Comparing two Encoder Decoder Models for Machine Translation - one with and one without Attention Mechanism

Yarnabrina · June 28, 2018, 6:44am

Hi, I am a newbie in deep learning, and apologize if the question is too elementary.

I was going through this article.

What I want is to study the effect of attention in neural machine translation context.

So considering the model in this article as baseline, I wanted to use an attention layer between the encoder and decoder layers.

Then I want to compare the two models, similar to the idea in this site.

But the attention mechanism is used here has constraint of same lengths of input and output sequences.

Any idea to implement such, in R or Python, will be appreciated.

zkajdan · July 2, 2018, 6:48am

Hi,

there's a tensorflow notebook implementing this:

https://colab.research.google.com/github/tensorflow/tensorflow/blob/master/tensorflow/contrib/eager/python/examples/nmt_with_attention/nmt_with_attention.ipynb

We are in the process to make this available from R very soon, but in the meantime you could take a look at/use the Python implementation if you wanted

The notebook implements Bahdanau attention but you could replace that by another (similar) algorithm easily.
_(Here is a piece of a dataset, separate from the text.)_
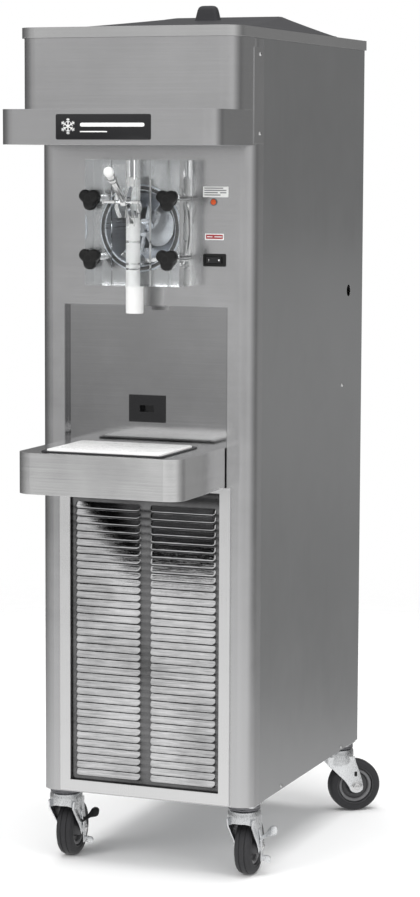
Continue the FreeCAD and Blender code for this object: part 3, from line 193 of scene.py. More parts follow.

Yarnabrina · July 3, 2018, 12:59pm

Hi,

I am aware of this and have already gone through this.

As I understand, this implementation uses GRU (not LSTM, unlike this) in both encoder and the decoder (implemented with Bahamandu attention). But there is not an implementation of a basic decoder.
As I want to study the effect of attention, I think I will need to have another decoder (without attention), and then I will have to train separately using two decoders (and the same encoder). Then I can compare the final results of these two models.

But the problem is I am not really comfortable with tensorflow. I am using keras as I don't really need (at least, not yet) much control over the network.

So, can you please help me in the implementation of vanilla decoder? Or, can you provide me links to some references (suitable for beginners) to learn tensorflow? I am aware of this book, but I'm yet to start it.

zkajdan · July 4, 2018, 8:10am

Hi,

if you can wait a little we're just working on the R version of the notebook.

Otherwise, I'd take the Python notebook and create a slightly modified version of it, just removing the attention logic from the Decoder class (in the call method).
That should give you 2 versions you can immediately compare.

zellw · March 13, 2019, 12:33pm

Has the R version of the Python Notebook been completed? If yes, would you please provide a link?

Yarnabrina · March 13, 2019, 12:54pm

Hey, are you looking for this?

I haven't been able to improve my knowledge on deep learning (there was a lot of course work), so couldn't solve the problem. If you're able to create two decoders (with and without attention mechanism) and share the implementations, I'll highly appreciate it.